Jakkai Siributr’s There’s No Place (2020–ongoing) picks up this thread with aching precision. His textile banners—suspended like breath from the ceiling—began in a refugee camp on the Thailand–Myanmar border. There, members of the stateless Shan community were invited to stitch their life stories, one thread at a time. Through embroidery, memory passed from hand to hand. Siributr resists fixed authorship; instead, the work becomes a space—porous, open, collective—where narrative is not imposed but invited, and where histories are not merely preserved, but reimagined and remade.
From Lakota Indian poems to the Norwegian literary act of naming the industrial meat complex, the undertaking of the Bergen Assembly feels less like an exhibition and more like a search — for a word, a wound, a world still forming. Art for those who aren’t truly invested, yet still addressed. For the half-interested, the distracted, the ones who stumble into it accidentally. Maybe especially for them — because they carry the weight of the big pockets, the silent majorities, the soft architecture of society.
If this assembly of relations weren’t rooted in Bergen, I doubt it would hum with the same resonance. Here, the land presses in—not as a distant backdrop, but as presence. The damp air, the weight of the sky, the quiet rhythm of water folding into stone. Everything feels shaped by something older, heavier. Isidora Sekulić’s letters from Norway in 1914 captured it simply: “So much of nature in this country—by its beauty, its terror, and its power—is superior to man, that all the importance and interest of Norway’s past seem to be more the will of geology and geography than the fate of a people.”
It’s true here. In Bergen, the past doesn’t live in monuments or myths, but in the earth’s sheer force—in cliffs, fjords, moss, and cloud. The works don’t just occupy this place; they are held by it, folded into a terrain that remembers more than we do. Maybe that’s the point: resonance isn’t always about meaning. Sometimes it’s about atmosphere—about being in the right kind of weather to feel it.
Had this been placed further west—closer to the art world’s centers of gravity—it might have slipped into commodification or the tidy boxes of identity politics. The focus would shift from fragile, shifting relations to something more legible, more fixed. But here, the rhythm is slower, softer, less utilitarian. There’s no pressure to explain everything. It’s a place where work can take its time—where ambiguity isn’t a problem to solve, but a space to inhabit. And that difference in tempo changes everything: how the pieces unfold, how they breathe, how they hold you.

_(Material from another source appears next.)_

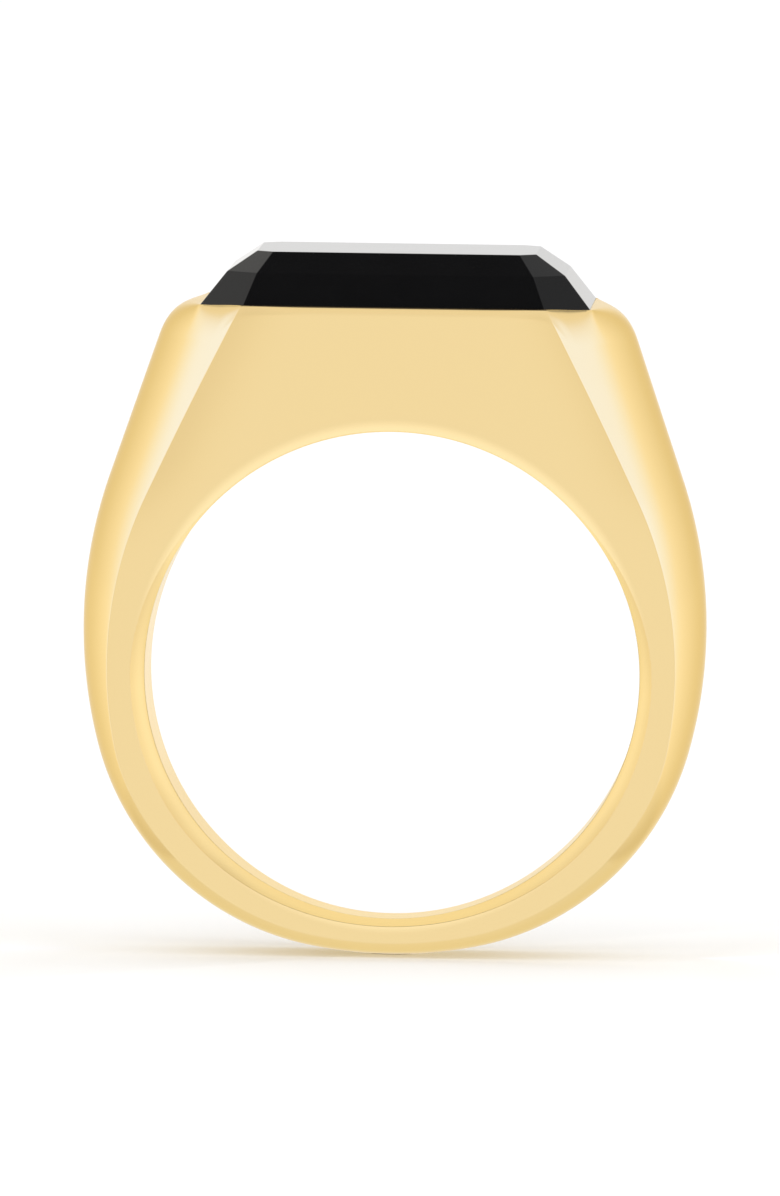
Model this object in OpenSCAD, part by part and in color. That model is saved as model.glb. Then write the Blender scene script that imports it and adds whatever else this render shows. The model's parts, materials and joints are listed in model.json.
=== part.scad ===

We were listening to a panel at the famous Amundsen Bar at the Grand Hotel Terminus, one of Bergen Assembly’s venues. Someone mentioned it was once the place from which an explorer was bid farewell, setting off to find a friend lost on an expedition further north — a journey from which he never returned. It seemed fitting. In a way, the Bergen Assembly had sent us out as explorers too. But unlike that story, we came back — and brought a friend with us.
We are all just passersby. But even in passing, something stirs: a feeling, a flicker, a thread pulled loose. Impermanence doesn’t absolve us. If anything, it sharpens the need to take responsibility.
To witness. To respond. To stay, if only for a breath. A footprint in wet moss. A glance that clings. A gesture, unfinished but felt. What we touch touches back. Nothing holds. But everything leaves an imprint. And Bergen Assembly, in its passing, left traces—soft, deliberate, awake. It remembered to take responsibility.